*STATED EXERCISE*:
Each line that follows is to be retyped exactly.

········

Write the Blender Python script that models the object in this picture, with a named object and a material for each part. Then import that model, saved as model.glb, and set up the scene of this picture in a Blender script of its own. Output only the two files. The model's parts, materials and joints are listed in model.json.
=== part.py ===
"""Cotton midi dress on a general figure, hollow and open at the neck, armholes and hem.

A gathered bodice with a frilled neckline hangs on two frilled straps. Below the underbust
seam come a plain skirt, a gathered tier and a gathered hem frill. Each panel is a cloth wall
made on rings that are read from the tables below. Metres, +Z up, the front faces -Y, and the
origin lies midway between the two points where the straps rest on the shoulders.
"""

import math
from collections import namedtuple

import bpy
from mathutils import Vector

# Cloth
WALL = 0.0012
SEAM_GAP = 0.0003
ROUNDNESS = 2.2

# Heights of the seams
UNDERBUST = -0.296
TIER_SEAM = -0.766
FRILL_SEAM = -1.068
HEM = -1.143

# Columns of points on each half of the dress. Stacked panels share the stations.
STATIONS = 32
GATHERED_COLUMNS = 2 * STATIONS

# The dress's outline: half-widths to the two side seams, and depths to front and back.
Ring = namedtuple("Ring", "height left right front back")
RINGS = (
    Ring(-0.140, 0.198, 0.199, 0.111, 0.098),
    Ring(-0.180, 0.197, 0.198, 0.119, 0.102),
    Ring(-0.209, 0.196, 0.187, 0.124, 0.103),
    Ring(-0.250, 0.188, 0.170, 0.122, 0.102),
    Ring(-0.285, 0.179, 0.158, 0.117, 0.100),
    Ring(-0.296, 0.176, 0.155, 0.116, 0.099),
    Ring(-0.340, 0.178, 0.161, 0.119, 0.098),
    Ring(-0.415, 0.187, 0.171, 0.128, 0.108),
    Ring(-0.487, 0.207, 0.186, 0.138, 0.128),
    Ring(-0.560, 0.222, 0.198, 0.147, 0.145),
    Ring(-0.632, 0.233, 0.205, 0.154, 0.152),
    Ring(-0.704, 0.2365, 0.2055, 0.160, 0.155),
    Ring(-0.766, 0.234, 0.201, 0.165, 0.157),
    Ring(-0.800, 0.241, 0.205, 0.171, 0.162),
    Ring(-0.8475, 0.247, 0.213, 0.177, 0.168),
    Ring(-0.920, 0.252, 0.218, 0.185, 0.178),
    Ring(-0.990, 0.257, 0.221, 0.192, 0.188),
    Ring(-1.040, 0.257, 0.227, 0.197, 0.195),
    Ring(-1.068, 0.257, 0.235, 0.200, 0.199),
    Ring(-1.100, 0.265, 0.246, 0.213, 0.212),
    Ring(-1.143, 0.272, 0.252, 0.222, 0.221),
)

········

*SOLUTION TO THIS TASK*:
Write the Blender Python script that models the object in this picture, with a named object and a material for each part. Then import that model, saved as model.glb, and set up the scene of this picture in a Blender script of its own. Output only the two files. The model's parts, materials and joints are listed in model.json.
=== part.py ===
"""Cotton midi dress on a general figure, hollow and open at the neck, armholes and hem.

A gathered bodice with a frilled neckline hangs on two frilled straps. Below the underbust
seam come a plain skirt, a gathered tier and a gathered hem frill. Each panel is a cloth wall
made on rings that are read from the tables below. Metres, +Z up, the front faces -Y, and the
origin lies midway between the two points where the straps rest on the shoulders.
"""

import math
from collections import namedtuple

import bpy
from mathutils import Vector

# Cloth
WALL = 0.0012
SEAM_GAP = 0.0003
ROUNDNESS = 2.2

# Heights of the seams
UNDERBUST = -0.296
TIER_SEAM = -0.766
FRILL_SEAM = -1.068
HEM = -1.143

# Columns of points on each half of the dress. Stacked panels share the stations.
STATIONS = 32
GATHERED_COLUMNS = 2 * STATIONS

# The dress's outline: half-widths to the two side seams, and depths to front and back.
Ring = namedtuple("Ring", "height left right front back")
RINGS = (
    Ring(-0.140, 0.198, 0.199, 0.111, 0.098),
    Ring(-0.180, 0.197, 0.198, 0.119, 0.102),
    Ring(-0.209, 0.196, 0.187, 0.124, 0.103),
    Ring(-0.250, 0.188, 0.170, 0.122, 0.102),
    Ring(-0.285, 0.179, 0.158, 0.117, 0.100),
    Ring(-0.296, 0.176, 0.155, 0.116, 0.099),
    Ring(-0.340, 0.178, 0.161, 0.119, 0.098),
    Ring(-0.415, 0.187, 0.171, 0.128, 0.108),
    Ring(-0.487, 0.207, 0.186, 0.138, 0.128),
    Ring(-0.560, 0.222, 0.198, 0.147, 0.145),
    Ring(-0.632, 0.233, 0.205, 0.154, 0.152),
    Ring(-0.704, 0.2365, 0.2055, 0.160, 0.155),
    Ring(-0.766, 0.234, 0.201, 0.165, 0.157),
    Ring(-0.800, 0.241, 0.205, 0.171, 0.162),
    Ring(-0.8475, 0.247, 0.213, 0.177, 0.168),
    Ring(-0.920, 0.252, 0.218, 0.185, 0.178),
    Ring(-0.990, 0.257, 0.221, 0.192, 0.188),
    Ring(-1.040, 0.257, 0.227, 0.197, 0.195),
    Ring(-1.068, 0.257, 0.235, 0.200, 0.199),
    Ring(-1.100, 0.265, 0.246, 0.213, 0.212),
    Ring(-1.143, 0.272, 0.252, 0.222, 0.221),
)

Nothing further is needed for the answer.